Charles I was born on the 19th November 1600, at Dunfermline Palace, Scotland to parents King James I (VI of Scotland) and Anne of Denmark.
In January of 1605, Charles received the title of the Duke of York, and made a Knight of the Bath, knight of the Garter in 1611.
In November of 1612, his brother Henry died from suspected typhoid, and this made him heir apparent to the English crown. He automatically gained additional titles; Duke of Cornwall, Duke of Rothesay, and in 1616, Prince of Wales and Earl of Chester.
On the 27th March 1625, his father King James I died, and he ascended to the English throne. On the 2nd February 1626, he was crowned King Charles I of England at Westminster Abbey, without his wife at his side. She, a Roman Catholic would not participate in a Protestant religious ceremony.
His father James I was in favour of a Spanish marriage for Charles with Maria Anna, but Parliament made it clear, they would not approve such a marriage. So it was, on the 1st May 1625 Charles married Henrietta Maria, daughter of Henry IV of France by proxy in front of Notre Dame de Paris. On the 13th June 1625 Charles I of England married Henrietta Maria in Canterbury.
Children: Charles II, James II & VII, Elizabeth, Anne, Henry, Duke of Gloucester, Henrietta, Duchess of Orleans, Mary, Princess Royal and Princess of Orange.

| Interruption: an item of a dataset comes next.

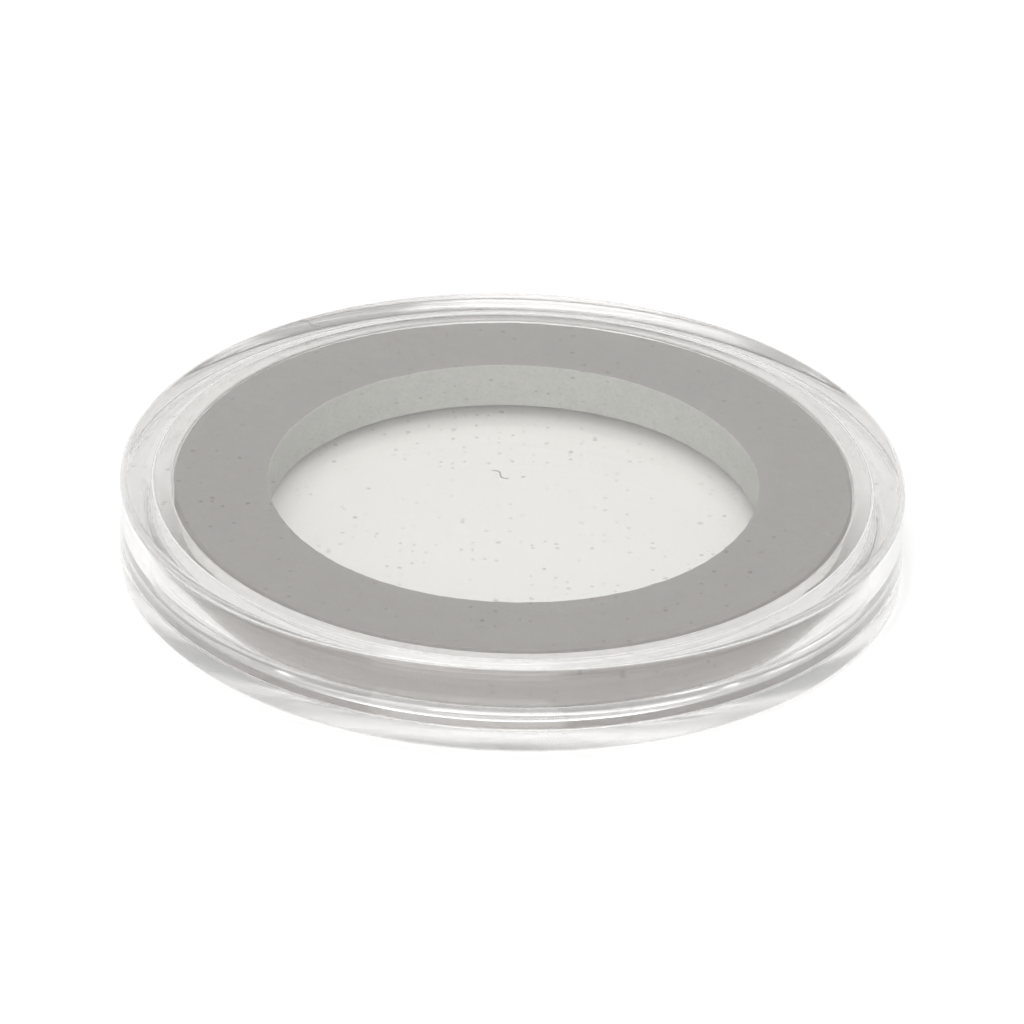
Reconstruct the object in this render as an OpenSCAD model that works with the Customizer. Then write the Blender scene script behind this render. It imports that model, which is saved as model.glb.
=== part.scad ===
// Round coin capsule: a clear base cup, a clear lid that pushes over it,
// and a soft foam ring that fills the chamber round the coin.
// Every piece is turned about Z. The base stands on z = 0 and the lid is closed.

/* [Capsule] */
// Outer diameter of the closed capsule
outer_d = 53; // [46:0.5:60]
// Height of the closed capsule
outer_h = 6.3; // [5.8:0.1:9]
// Thickness of the window in the base
base_window_t = 1.8; // [1.2:0.05:2.2]
// Thickness of the window in the lid
lid_window_t = 1.2; // [1:0.1:1.5]
// Rounding of the lid's top edge
lid_edge_r = 0.5; // [0.2:0.1:0.8]
// Rounding of the base's bottom edge
base_edge_r = 0.35; // [0.2:0.05:0.6]
// Rounding of the two edges that meet at the parting line
parting_edge_r = 0.1; // [0.05:0.05:0.2]
// Height of the parting line's gap
parting_gap = 0.04; // [0.02:0.01:0.1]

/* [Press fit] */
// Thickness of the base's upright wall, which the lid pushes over
wall_t = 1.35; // [1.1:0.05:1.8]
// Thickness of the lid's skirt
skirt_t = 2.1; // [1.5:0.05:2.4]
// Rounding inside the skirt's lower edge, which leads it over the wall
skirt_lead_r = 0.2; // [0.1:0.05:0.4]
// Radial clearance between the wall and the skirt
fit_gap = 0.05; // [0.02:0.01:0.1]
// Air gap between the top of the wall and the lid's window
wall_top_gap = 0.1; // [0.1:0.05:0.4]
// Rounding of the wall's two top edges
wall_edge_r = 0.3; // [0.1:0.05:0.5]

/* [Foam ring] */
// Diameter of the hole that holds the coin
ring_hole_d = 33; // [16:0.5:40]
// Radial clearance between the ring and the chamber
ring_gap = 0.15; // [0.1:0.05:0.5]
// Gap between the ring and each window
ring_face_gap = 0.05; // [0.02:0.01:0.2]
// Easing of the ring's cut edges
ring_edge_r = 0.1; // [0.05:0.05:0.3]

/* [Hidden] */
$fn = 96;

outer_r = outer_d / 2;
skirt_r = outer_r - skirt_t;              // inside of the lid's skirt
wall_r = skirt_r - fit_gap;               // outside of the base's wall
chamber_r = wall_r - wall_t;              // inside of the base's wall
lid_under_z = outer_h - lid_window_t;     // underside of the lid's window
wall_top_z = lid_under_z - wall_top_gap;
skirt_bottom_z = base_window_t + parting_gap;
ring_r = chamber_r - ring_gap;
ring_bottom_z = base_window_t + ring_face_gap;
ring_top_z = lid_under_z - ring_face_gap;

// Half outline of a turned band from r_in to r_out and z0 to z1, with its four corners
// rounded: in_low, in_top, out_low and out_top are radii, and 0 leaves a corner square.
module band(r_in, r_out, z0, z1, in_low = 0, in_top = 0, out_low = 0, out_top = 0) {
    difference() {
        translate([r_in, z0]) square([r_out - r_in, z1 - z0]);
        corner(r_in, z0, 1, 1, in_low);
        corner(r_in, z1, 1, -1, in_top);
        corner(r_out, z0, -1, 1, out_low);
        corner(r_out, z1, -1, -1, out_top);
    }
}

// What a rounding of radius r takes off the corner at (x, z). sx and sz point into the band.
module corner(x, z, sx, sz, r) {
    if (r > 0) difference() {
        over = r / 8;
        translate([x + (sx > 0 ? -over : -r), z + (sz > 0 ? -over : -r)])
            square(r + over);
        translate([x + sx * r, z + sz * r]) circle(r);
    }
}

// Base cup: the lower window, a flange under the lid's skirt, and the upright wall.
module base() {
    color("azure", 0.4) rotate_extrude() {
        band(0, outer_r, 0, base_window_t, out_low = base_edge_r, out_top = parting_edge_r);
        band(chamber_r, wall_r, base_window_t / 2, wall_top_z,
            in_top = wall_edge_r, out_top = wall_edge_r);
    }
}

// Foam ring: cut from sheet foam, it lies in the chamber and centres the coin in its hole.
module foam_ring() {
    color("darkgray") rotate_extrude()
        band(ring_hole_d / 2, ring_r, ring_bottom_z, ring_top_z,
            ring_edge_r, ring_edge_r, ring_edge_r, ring_edge_r);
}

// Lid: the upper window and the skirt, which slides down over the base's wall.
module lid() {
    color("aliceblue", 0.4) rotate_extrude() {
        band(0, outer_r, lid_under_z, outer_h, out_top = lid_edge_r);
        band(skirt_r, outer_r, skirt_bottom_z, outer_h - lid_window_t / 2,
            in_low = skirt_lead_r, out_low = parting_edge_r);
    }
}

base();
foam_ring();
lid();
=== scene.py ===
import math

import bmesh
import bpy
from mathutils import Matrix, Vector, noise


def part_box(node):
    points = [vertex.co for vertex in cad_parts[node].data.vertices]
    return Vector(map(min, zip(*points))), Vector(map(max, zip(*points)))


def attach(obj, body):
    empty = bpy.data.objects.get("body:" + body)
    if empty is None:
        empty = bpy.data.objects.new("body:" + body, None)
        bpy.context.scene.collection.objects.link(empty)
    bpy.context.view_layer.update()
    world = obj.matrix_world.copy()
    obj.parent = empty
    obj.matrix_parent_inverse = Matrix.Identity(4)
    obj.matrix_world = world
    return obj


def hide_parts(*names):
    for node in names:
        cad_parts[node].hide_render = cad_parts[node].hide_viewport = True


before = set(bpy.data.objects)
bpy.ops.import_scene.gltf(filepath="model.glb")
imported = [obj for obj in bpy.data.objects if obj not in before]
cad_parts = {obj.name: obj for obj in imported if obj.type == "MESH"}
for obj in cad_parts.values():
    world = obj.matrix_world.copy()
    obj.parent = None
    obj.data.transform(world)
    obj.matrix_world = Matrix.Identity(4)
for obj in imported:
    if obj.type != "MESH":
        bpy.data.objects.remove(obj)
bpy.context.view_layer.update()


# ---- Base cup ----------------------------------------------------------------------------
# The base is one moulding of clear plastic: a flat window as wide as the capsule, whose edge is
# the flange below the parting line, and an upright wall that the lid pushes over. It stands
# loose on the table, and static draws fine dust to it, as it does to the lid.

scene = bpy.context.scene
mm = 0.001
base_low, base_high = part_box("base")
lid_low, lid_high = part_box("lid")

outer_r = lid_high.x
skirt_t = 2.1 * mm
fit_gap = 0.05 * mm
wall_t = 1.35 * mm
parting_gap = 0.04 * mm
skirt_r = outer_r - skirt_t
wall_r = skirt_r - fit_gap
chamber_r = wall_r - wall_t
flange_top = lid_low.z - parting_gap

bottom_edge_r = 0.35 * mm
parting_edge_r = 0.1 * mm
wall_edge_r = 0.3 * mm
chamber_corner_r = 0.25 * mm

turn_steps = 256
rounding_steps = 6
touching = 0.0001 * mm


def on_circle(vert, radius, height):
    return abs(vert.co.z - height) < touching and abs(vert.co.xy.length - radius) < touching


def finished(name, shape):
    """Makes the bmesh a smooth-shaded object and puts it in the scene."""
    for face in shape.faces:
        face.smooth = True
    mesh = bpy.data.meshes.new(name)
    shape.to_mesh(mesh)
    shape.free()
    piece = bpy.data.objects.new(name, mesh)
    scene.collection.objects.link(piece)
    return piece


def turned(name, outline):
    """Spins corners of (radius, height, rounding) about Z, and rounds those that ask for it."""
    shape = bmesh.new()
    corners = [shape.verts.new((radius, 0, height)) for radius, height, rounding in outline]
    edges = [shape.edges.new(pair) for pair in zip(corners, corners[1:])]
    bmesh.ops.spin(
        shape, geom=corners + edges, cent=(0, 0, 0), axis=(0, 0, 1),
        angle=math.tau, steps=turn_steps, use_merge=True,
    )
    bmesh.ops.remove_doubles(shape, verts=shape.verts, dist=touching)
    bmesh.ops.recalc_face_normals(shape, faces=shape.faces)
    for radius, height, rounding in outline:
        if rounding:
            circle = [
                edge for edge in shape.edges
                if all(on_circle(vert, radius, height) for vert in edge.verts)
            ]
            bmesh.ops.bevel(
                shape, geom=circle, offset=rounding, segments=rounding_steps, profile=0.5,
                affect="EDGES", material=-1,
            )
    piece = finished(name, shape)
    even = piece.modifiers.new("even_shading", "WEIGHTED_NORMAL")
    even.weight = 100  # large faces lead
    return piece


def node(tree, kind, inputs, **properties):
    """Adds a node. Each input, by name or number, is linked to a socket or set to a value."""
    made = tree.nodes.new(kind)
    for name, value in properties.items():
        setattr(made, name, value)
    for key, value in inputs.items():
        if isinstance(value, bpy.types.NodeSocket):
            tree.links.new(value, made.inputs[key])
        else:
            made.inputs[key].default_value = value
    return made


def maths(tree, operation, *values, clamp=False):
    made = node(
        tree, "ShaderNodeMath", dict(enumerate(values)), operation=operation, use_clamp=clamp,
    )
    return made.outputs[0]


def ramp(tree, value, low, high, at_low=0.0, at_high=1.0):
    """Maps low and high to at_low and at_high, evenly between them and level beyond them."""
    ends = {"From Min": low, "From Max": high, "To Min": at_low, "To Max": at_high}
    return node(tree, "ShaderNodeMapRange", {"Value": value, **ends}).outputs["Result"]


def mixed(tree, amount, first, second):
    """Mixes two colours."""
    made = node(tree, "ShaderNodeMix", {0: amount, 6: first, 7: second}, data_type="RGBA")
    return made.outputs[2]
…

Charles had informed Parliament, that a marriage to a Roman Catholic would not change religious lifestyle of a Protestant England. Saying that he added to the French treaty of marriage, that he promised to remove all restraints, upon Catholic subjects residing in England.
Charles I had delayed the opening of his first Parliament, until the second marriage ceremony had taken place on English soil.
Charles believed, much as his father had before him, it was his divine right as King, to rule without interference from Parliament.
In 1625, Charles dissolved Parliament, and again in 1626 as attempts to impeach George Villiers, the Earl of Buckingham over war against Spain and support of French Huguenots. In May of 1626 the Duke of Buckingham, was nominated as Chancellor of Cambridge University by Charles, showing his trust and support of his friend.
On the 23rd August, George Villiers, the Earl of Buckingham, known to have had an intimate relationship with James I, but disliked much by Parliament was assassinated.
Charles forces through highly unpopular “Ship Money,” tax to raise funds without the consent of Parliament. They replied in 1628 by presenting him with the Petition of Right a declaration of the “Rights and Liberties of the Subject,” which under pressure, he had no choice but to abide by its terms.
In 1629 Charles steps forward and dissolves Parliament, and opted to rule as he believes it is his divine right from 1629 – 1640.
The Short Parliament, met in April of 1640, and the main topic, led to their refusal to grant Charles funds, until grievances between the two sides had been ironed out. A stale mate existed and Parliament was dissolved once again.
In November of 1640, the Long Parliament was assembled, and an Act was passed, preventing the dissolvement of Parliament without consent of all parties.
Charles and Parliament, could not work with each other, they were at odds with each other. Charles failure of 4th January 1642, of arresting five parliamentary leaders, believed Parliament had become too Puritanical.
Charles I, felt he had no choice, and on the 22nd August 1642, withdrew from London, and declared war on Parliament, raising his standard at Nottingham. The English Civil War of 1642-1648 had begun.
In October 1642, the Royalists won a tactical victory over Parliamentary forces at the “Battle of Edgehill.”
In 1643 Royalists defeated Parliamentary forces at the “Battle of Chalgrove Field,” and take Bristol.
On the 16th June 1645, Oliver Cromwell’s New Model Army defeated Royalist forces.
In April of 1646, Charles barely escapes with his life from the “Siege of Oxford,” surrendering at Newark to the Scottish Army.
In January 1647, Scottish forces handed Charles I, over to Parliamentary forces, and in June Cromwell’s forces escorted him to Hampton Court Palace. In the November he briefly escapes, and is recaptured and held at Carisbrooke Castle on the Isle of Wight.
In January of 1649, a court of justice is convened by the House of Commons, to hear the case against King Charles I. For, he has been accused of treason against England; pursuing his own objectives, rather than those of England.
Charles refused to plead, in the belief the court was unlawful, and that the monarch, had absolute authority of his kingdom, granted to him by God.
The court challenged the question of sovereign immunity, stating the King of England, was not a person, but an office to govern by the laws of the land.
On the 26th January 1649, the court had found him guilty, and sentenced him to death. On Tuesday the 30th January 1649, King Charles I of England was beheaded in front of the Banqueting House in Whitehall, London.
An act of Parliament was passed, on the 30th January 1649, forbidding the automatic succession of the son of Charles I. On the 7th February, the office of the King had been abolished.
On the 9th February 1649, he was buried in Henry VIII’s vault, in St.George’s Chapel, Windsor Castle.